Millions of property owners filing federal property-tax declarations. Wide range of digital literacy and language proficiency.

P02

Tax authority case worker

Daily operational tool across federal and state authorities. Where most product friction surfaces in practice.

P03

Federal / state compliance specialist

Cross-jurisdictional audit and regulatory oversight; sign-off authority on binding workflow decisions.

P04

Internal admin & configuration

Platform configuration, rule maintenance, and inter-authority coordination across federal/state systems.

P05

Developers & product owners across squads

The internal "users" of the design system itself - multiple squads consuming components, tokens, and patterns from one shared library.

Discovery methods I run

JTBD interviews Persona libraries Stakeholder Discovery workshops Cross-functional alignment sessions Accessibility audits (WCAG 2.1 / 2.2) Assistive-tech usability sessions Knowledge transfer workshops

Sample JTBD card - representative structure

The format the persona research produces. Below: the shape of a real JTBD card, with the situation and forces abstracted. Actual job statements, personas, and field data are under NDA.

Representative artifact - structure only

P03 - Compliance Specialist

When a federal-state audit lands in my queue, I want to defend each declaration with a single, traceable source of record - so I can clear the audit without manually reconciling spreadsheets.

Push - current pain

Spreadsheet reconciliation eats hours per audit; evidence lives in three different tools.

Pull - toward new behaviour

One audit trail per declaration, queryable by case ID, accessible to federal and state staff alike.

Anxiety

Fear of missing a regulatory deadline; second-guessing whether the tool will be sign-off ready.

Habit / loyalty

Long-standing trust in existing case-management tooling; resistance to changing what already passes inspection.

Each persona carries 3-5 cards like this. Referenced in design reviews and sprint planning.

The operating model - design that scales past me

A small design function in a regulated, multi-product programme doesn't survive on heroics. It survives on rituals - recurring Discovery, persona artifacts the team actually references, design reviews that don't depend on one reviewer. The operating model is the part of design leadership that doesn't show up in any single screen - and it's where most design functions quietly fail.

01

Discovery cadence

Recurring stakeholder interviews and assistive-tech sessions on a regular rhythm - Discovery is not a phase but a continuous input to the roadmap.

02

Persona research the team actually uses

Persona artifacts referenced weekly by PMs, engineers, and compliance - not just by designers. Decisions get changed at the research stage, not after engineering investment.

03

Design reviews

Recurring critique and design-quality reviews across the team of 5 designers - quality scales without depending on me being in every room.

04

System governance

Component, token, and pattern governance across the 5 products - accessibility and audit-readiness embedded into the system, not retrofitted at QA.

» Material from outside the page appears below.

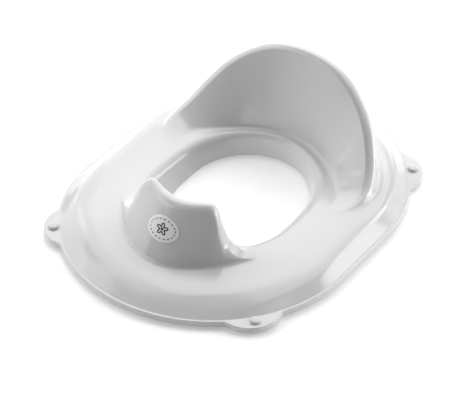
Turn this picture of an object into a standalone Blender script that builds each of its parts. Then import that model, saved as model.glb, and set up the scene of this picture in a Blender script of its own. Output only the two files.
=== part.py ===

I run the playbook myself before handing it off. The real test of a design function isn't what ships during the engagement - it's what's still in use a year after I've moved on. Annotation templates, governance protocols, and Discovery rituals that survive that handover are the ones worth building.

Multi-product workflow

The five products are surfaces of a single regulated workflow, not independent apps. One property declaration moves through taxpayer intake, case-worker review, compliance audit, and inter-authority coordination - and an audit failure at any point invalidates the chain. Designing them in isolation fragments the user experience and opens audit gaps. Designing them as one workflow requires shared personas, shared tokens, and a governance layer that holds across squads.

01

Taxpayer
intake

02

Case
review

03

Compliance
audit

04

Inter-authority
coordination

05

Internal
configuration

Product surfaces shown above are representative; specific product names and screens under federal NDA.

What I'm shipping

The engagement is ongoing. What's visible at this stage:

5
Connected products under one coordinated design direction
5
Designers led on a shared Discovery + governance cadence
WCAG 2.1 / 2.2
Accessibility embedded from Discovery onward - not retrofitted

Other deliverables in flight

Public sector · Tax · Regulated Design Lead 5 products Team of 5 designers WCAG 2.1 / 2.2 Operating model Multi-persona regulated workflow Federal · state stakeholders AI-augmented Discovery

This engagement is ongoing and operates under German federal-tax confidentiality. Specific product names, screens, internal documentation, and persona artifacts are under NDA. Methodology, role, and operating-model decisions described here are accurate to my practice; the persona library shown is representative of the multi-persona regulated workflow.